From Leven Powell
Middleburg Loudoun County [Virginia]
June 15th 1793
On my return home from the Assembly about the first of December last, I found your favor from Baltimore.1 Having been obliged to leave Richmond on Accots of my ill state of Health and but little prospect of its being in my power to Attend our Courts during the winter, I put your letter into the hands of Mr Matthew Harrison a practicing Lawyer in the County with directions to make the necessary opposition to any motion that should be made for leave to build a mill adjoining your land. Not having been able to travel about untill late in the Spring the present Court was the first opportunity I have had to get information in the business, the result of my enquiries has been that a Mr Shepherd of that neighbourhood has not yet relinquishd the Idea of building a mill & I think it probable about the place you apprehended.2
It has been the uniform practice in this County for the Court to give preference to the first applicant, the Law seems to favor that opinion and upon enquiry I find it has always been so construed and is still by the magistrates, I am therefore inclined to think it will be very difficult to prevent his getting an order should he first apply; under these circumstances I would beg leave to recommend to your Consideration whether it would not be adviseable for you to obtain an order of Court first, the Law directs that when an order is obtained the Mill must be begun within one year & finish’d within three, but if it was inconvenient for you to begin the work within that time, you might obtain a New order a little before the year expired and continue to do so untill it was convenient to proceed on the Work, the expence of this mode will be trifling. If this method should meet your approbation & wish I shall with pleasure pursue any directions which you may be pleased to give me, in which case it will be necessary to let me know the name of the Stream on which the mill is to be built, and whether the whole work will be on your own land or whether an acre of some other persons land must be condemned to abuting your Dam to & if so whose land it is.3
You would have heard from me upon this subject sooner, but I considered it proper to proceed in my enquiries with great caution for fear the person might take the Alarm and make application for an order, and I did not like to Trouble you with a letter without being able to say nearly how the matter stood. With great respect & esteem I am Dr Sir yr Ob., Hble Servt
1. GW’s letter to Powell of c.10–11 Oct. 1792 has not been found. Powell represented Loudoun County in the 1 Oct.–28 Dec. 1792 session of the Virginia House of Delegates.

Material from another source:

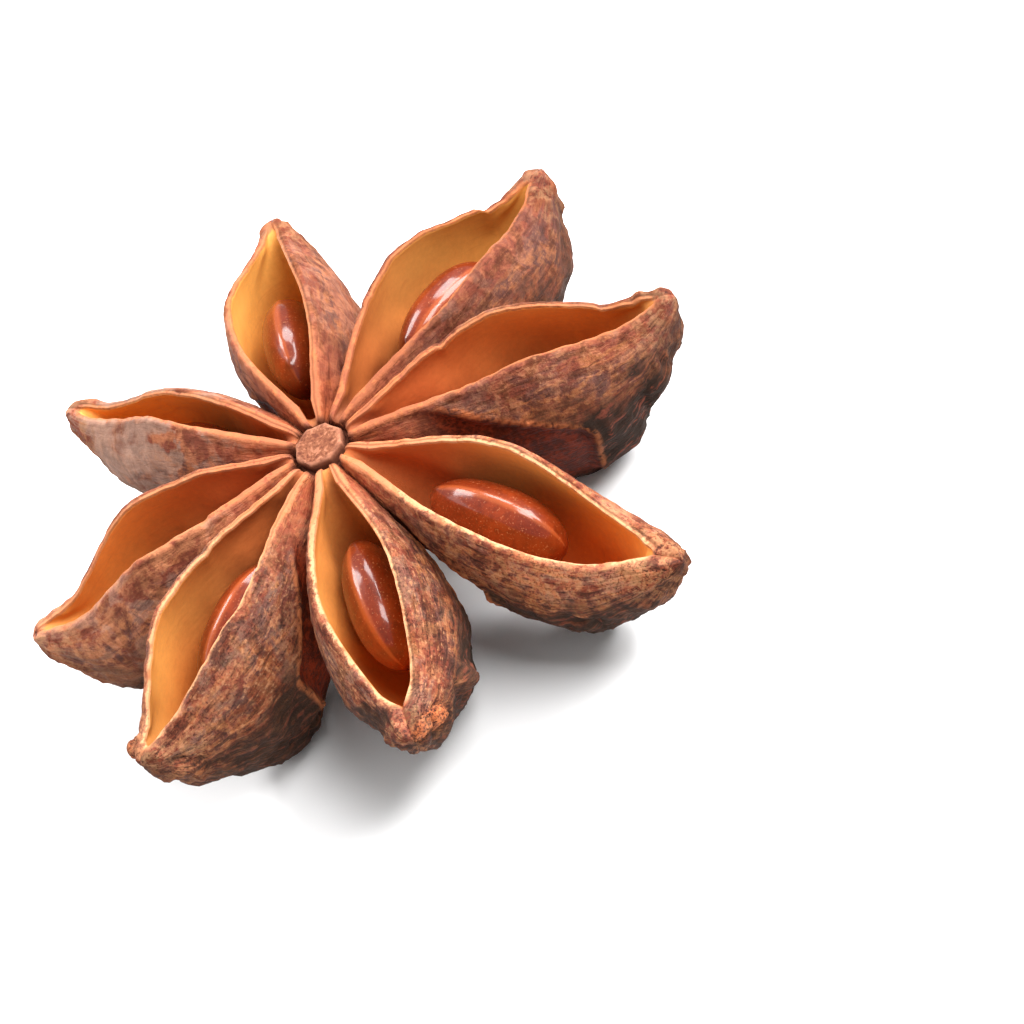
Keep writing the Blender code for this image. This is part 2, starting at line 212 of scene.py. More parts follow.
# the fine form of a pod, in mm
fine = dict(
    stations=104, crowded=0.5, outerRows=40, outerCrowded=0.38, innerRows=11,
    lipProfile=((0.07, 0.62), (0.22, 0.30), (0.45, 0.08), (0.72, 0.0), (0.92, 0.22)),  # shares across, down
    lipRound=0.15, lipMost=0.8, wallMost=0.6,  # the last two are shares of the room there is
    shutGroove=0.05, shutLength=0.09, shutPower=2.5,  # where the slit ends before the beak
    fingerLength=0.45, fingerDrop=0.14, fingerPinch=0.10,  # the rounded ends of the lips at the column
    tipLength=0.7, tipLeast=0.12, tipMiddle=0.38,
    streakSize=(2.2, 0.40), ridge=2.4, wartFrom=0.015,
    crease=0.10, creaseWide=0.20, creaseAway=0.08, creaseLeast=0.85,
    ringDip=0.16, ringAt=1.45, ringWide=0.30, stainWide=0.7, stainPower=4,  # round a knob
    grainDepth=7.5, reliefFull=0.14, sharpAngle=50,
)

# how much of a noise is lost: at the lips' far end, low down on the pods, and in the pressed flats
calm = dict(lip=0.6, streak=0.6, fold=0.85, grit=0.5)

# noises of the relief: strength (mostly in mm), size of a feature, and an offset
noises = dict(
    lipWave=(0.07, 1.7, 0.0), lipNick=(0.09, 0.55, 3.1), swell=(0.30, 1.0, 0.0), streak=(0.045, 1.0, 0.0),
    streakBend=(0.5, 1.4, 8.0), fold=(0.102, 1.2, 2.0), smallFold=(0.068, 0.55, 5.0), bulge=(0.22, 1.9, 12.0),
    grit=(0.030, 0.38, 9.0), wart=(0.30, 0.75, 7.0), beakGrit=(0.060, 0.34, 15.0), worn=(0.5, 1.8, 4.0),
    knob=(0.45, 0.45, 21.0), lining=(0.012, 1.6, 6.0), topGrit=(0.05, 0.38, 1.0), topDent=(0.05, 0.9, 3.0),
)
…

2. On William Shepherd’s attempts to acquire a portion of land that GW owned on Difficult Run in Loudoun County, Va., in order to build a mill there, and GW’s efforts to prevent this, see Robert Townsend Hooe to GW, 23 May, and note 4, and GW to Hooe, 29 May. On GW’s ownership of this tract at the time of his death, see GW to John Gill, 19 Oct. 1799, and note 1, and the Schedule of Property, 9 July 1799, enclosed in GW’s Last Will and Testament, 9 July 1799, and note 1. Attorney Matthew Harrison VI (1763–1807) was the nephew of Powell’s wife Sarah Harrison (b. 1746). A resident of Dumfries, Va., he practiced law in Prince William and adjoining counties, and he was married to Catherine Elzey (1770–1835). No correspondence between GW and Matthew Harrison has been found.
3. For “An Act concerning Water Mills,” 1748, see Va. Statutes [Hening] description begins William Waller Hening, ed. The Statutes at Large; Being a Collection of All the Laws of Virginia, from the First Session of the Legislature, in the Year 1619. 13 vols. 1819–23. Reprint. Charlottesville, Va., 1969. description ends , 6:55–60. No reply from GW to Powell has been found.